═══ Dataset section ═══

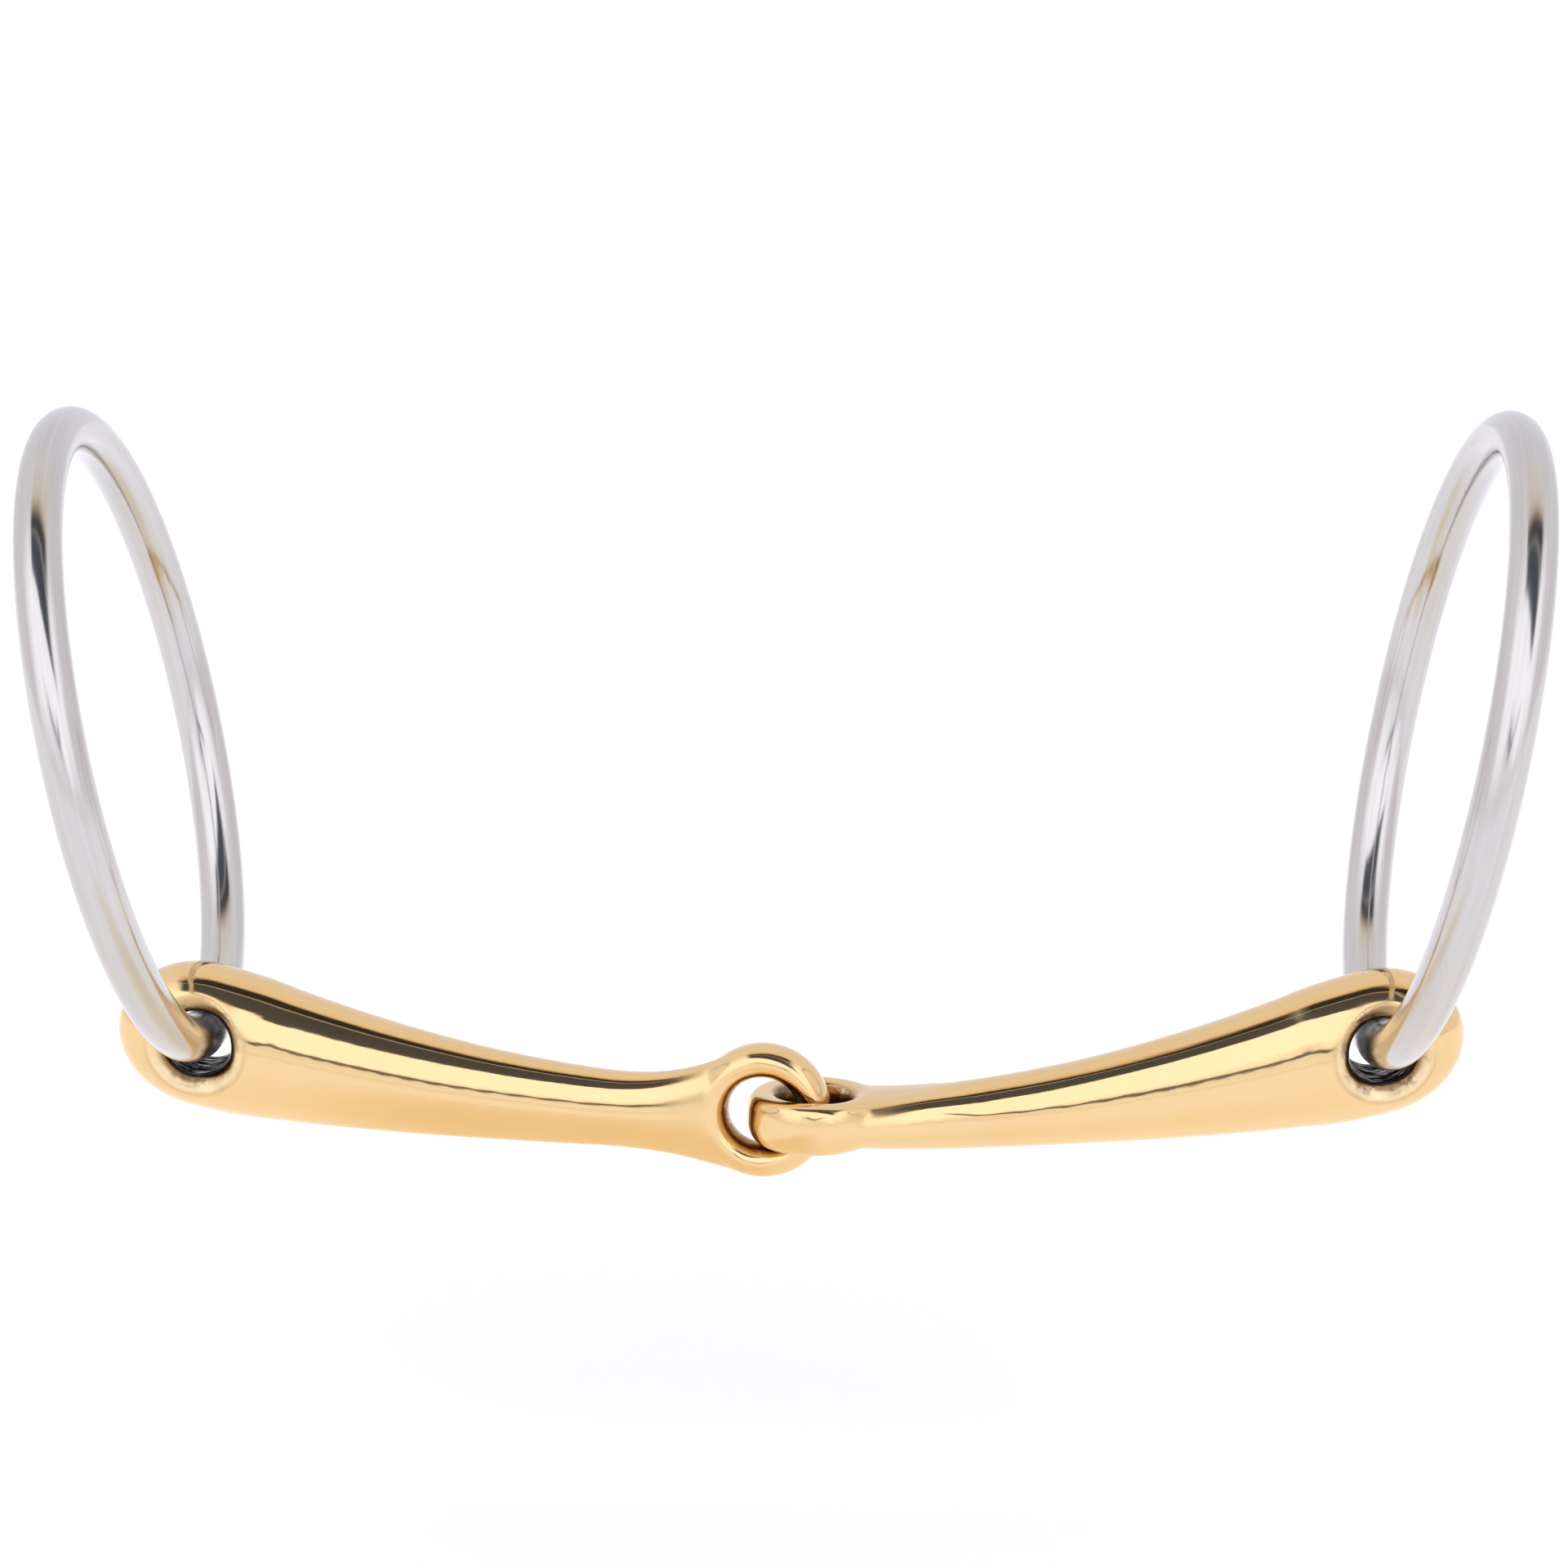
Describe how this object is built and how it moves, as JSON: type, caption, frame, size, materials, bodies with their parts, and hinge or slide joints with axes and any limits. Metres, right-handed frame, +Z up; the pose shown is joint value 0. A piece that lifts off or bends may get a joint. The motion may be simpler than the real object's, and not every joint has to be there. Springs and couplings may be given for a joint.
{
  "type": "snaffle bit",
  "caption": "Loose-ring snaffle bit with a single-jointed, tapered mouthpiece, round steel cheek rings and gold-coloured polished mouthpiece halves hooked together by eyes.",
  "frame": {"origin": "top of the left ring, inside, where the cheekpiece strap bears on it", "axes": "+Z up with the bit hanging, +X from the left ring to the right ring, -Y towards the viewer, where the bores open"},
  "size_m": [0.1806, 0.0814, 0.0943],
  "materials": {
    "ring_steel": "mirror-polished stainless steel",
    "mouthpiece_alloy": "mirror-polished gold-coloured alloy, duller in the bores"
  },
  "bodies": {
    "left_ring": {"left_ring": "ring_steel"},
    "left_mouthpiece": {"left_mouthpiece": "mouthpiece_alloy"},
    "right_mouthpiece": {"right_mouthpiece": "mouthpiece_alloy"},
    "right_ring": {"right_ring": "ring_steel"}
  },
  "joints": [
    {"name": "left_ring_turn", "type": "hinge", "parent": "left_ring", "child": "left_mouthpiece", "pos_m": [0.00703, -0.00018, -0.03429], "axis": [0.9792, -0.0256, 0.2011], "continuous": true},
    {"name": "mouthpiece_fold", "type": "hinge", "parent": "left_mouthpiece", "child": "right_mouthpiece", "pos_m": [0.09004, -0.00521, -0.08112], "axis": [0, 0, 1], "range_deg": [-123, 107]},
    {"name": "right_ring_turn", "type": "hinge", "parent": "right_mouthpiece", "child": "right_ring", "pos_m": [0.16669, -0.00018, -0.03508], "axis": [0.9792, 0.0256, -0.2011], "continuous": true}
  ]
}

═══

Exercise brief. Reproduce the material exactly, with every line intact.

Reply to the task.
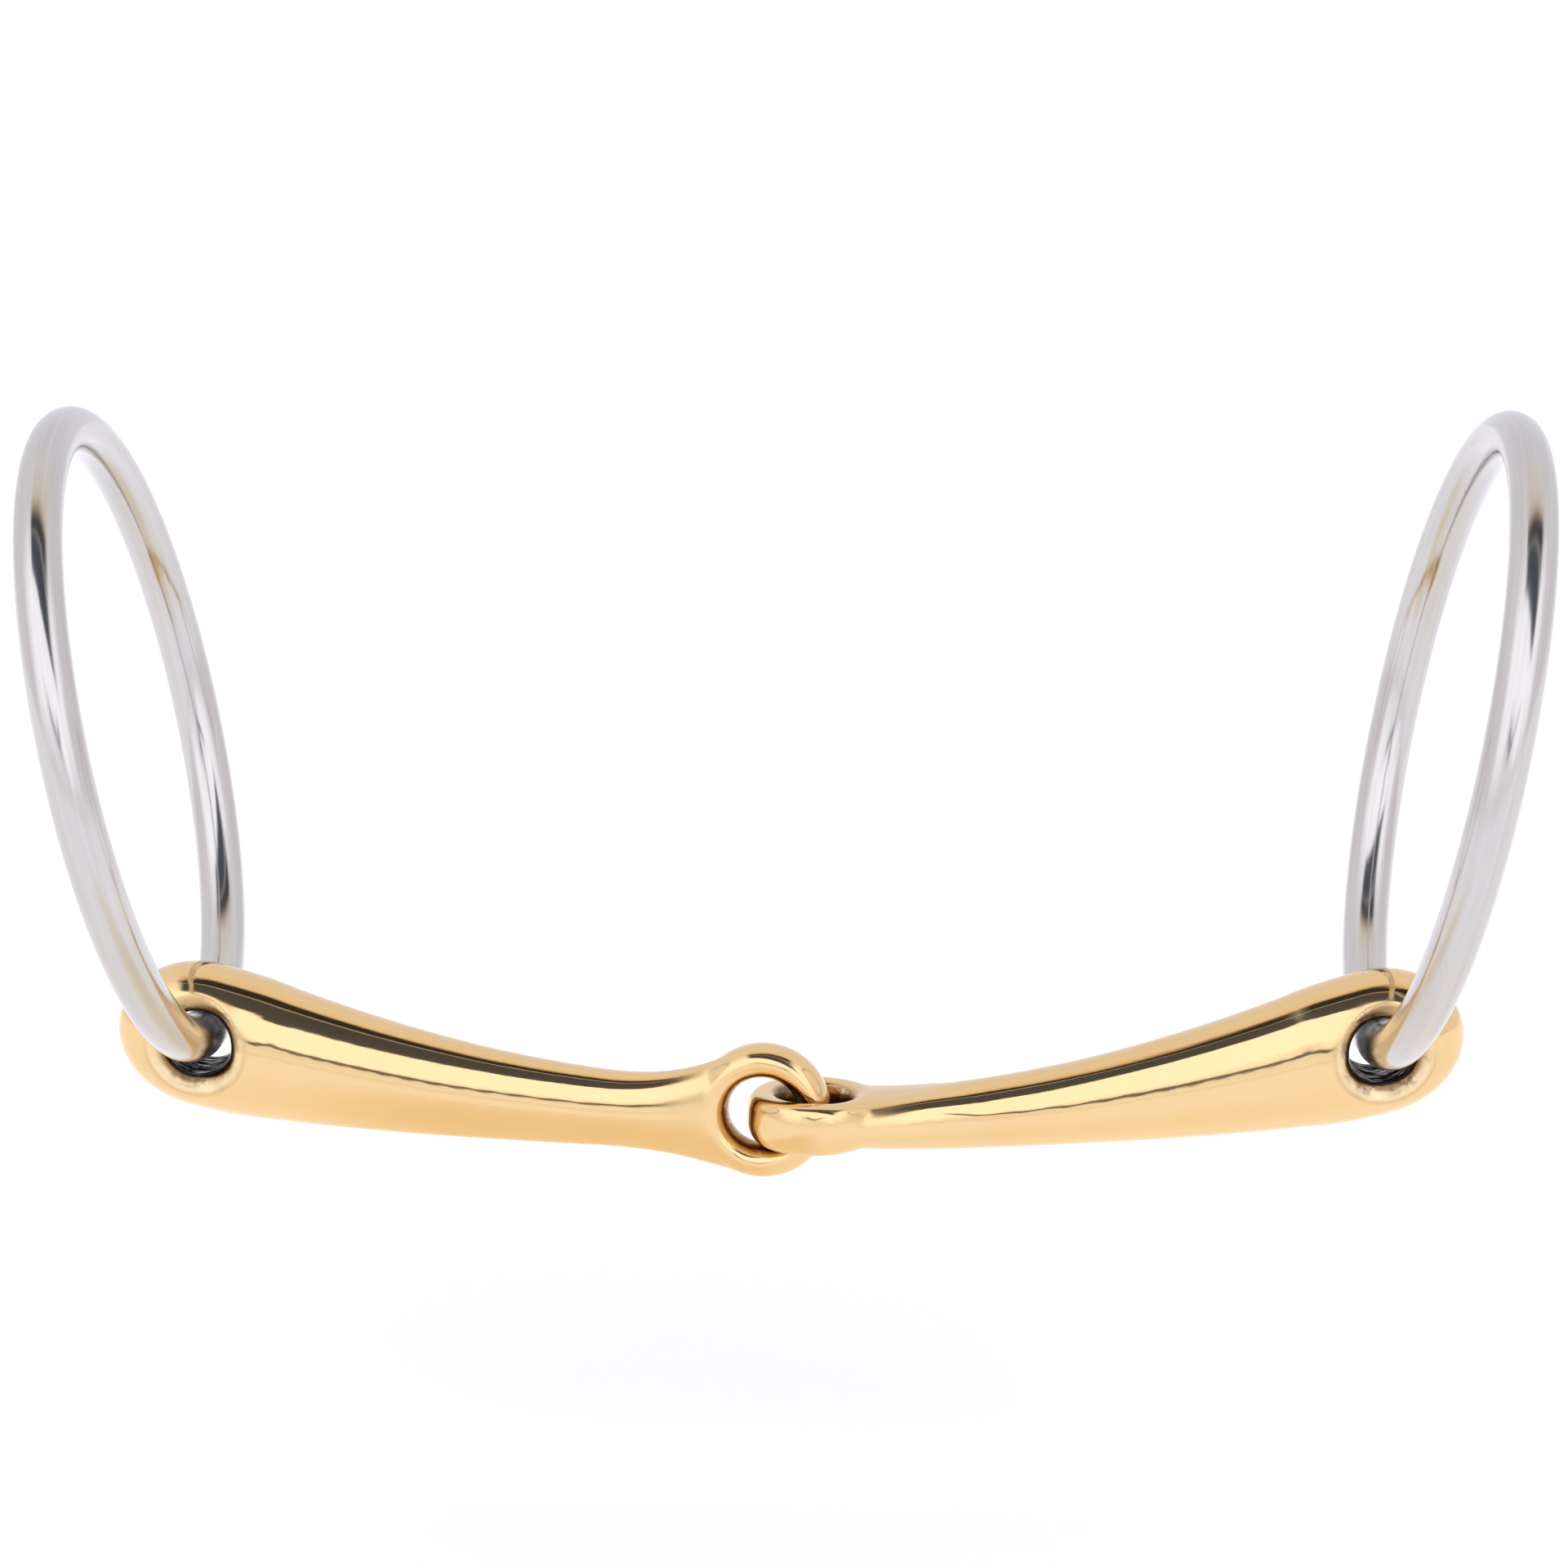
Describe how this object is built and how it moves, as JSON: type, caption, frame, size, materials, bodies with their parts, and hinge or slide joints with axes and any limits. Metres, right-handed frame, +Z up; the pose shown is joint value 0. A piece that lifts off or bends may get a joint. The motion may be simpler than the real object's, and not every joint has to be there. Springs and couplings may be given for a joint.
{
  "type": "snaffle bit",
  "caption": "Loose-ring snaffle bit with a single-jointed, tapered mouthpiece, round steel cheek rings and gold-coloured polished mouthpiece halves hooked together by eyes.",
  "frame": {"origin": "top of the left ring, inside, where the cheekpiece strap bears on it", "axes": "+Z up with the bit hanging, +X from the left ring to the right ring, -Y towards the viewer, where the bores open"},
  "size_m": [0.1806, 0.0814, 0.0943],
  "materials": {
    "ring_steel": "mirror-polished stainless steel",
    "mouthpiece_alloy": "mirror-polished gold-coloured alloy, duller in the bores"
  },
  "bodies": {
    "left_ring": {"left_ring": "ring_steel"},
    "left_mouthpiece": {"left_mouthpiece": "mouthpiece_alloy"},
    "right_mouthpiece": {"right_mouthpiece": "mouthpiece_alloy"},
    "right_ring": {"right_ring": "ring_steel"}
  },
  "joints": [
    {"name": "left_ring_turn", "type": "hinge", "parent": "left_ring", "child": "left_mouthpiece", "pos_m": [0.00703, -0.00018, -0.03429], "axis": [0.9792, -0.0256, 0.2011], "continuous": true},
    {"name": "mouthpiece_fold", "type": "hinge", "parent": "left_mouthpiece", "child": "right_mouthpiece", "pos_m": [0.09004, -0.00521, -0.08112], "axis": [0, 0, 1], "range_deg": [-123, 107]},
    {"name": "right_ring_turn", "type": "hinge", "parent": "right_mouthpiece", "child": "right_ring", "pos_m": [0.16669, -0.00018, -0.03508], "axis": [0.9792, 0.0256, -0.2011], "continuous": true}
  ]
}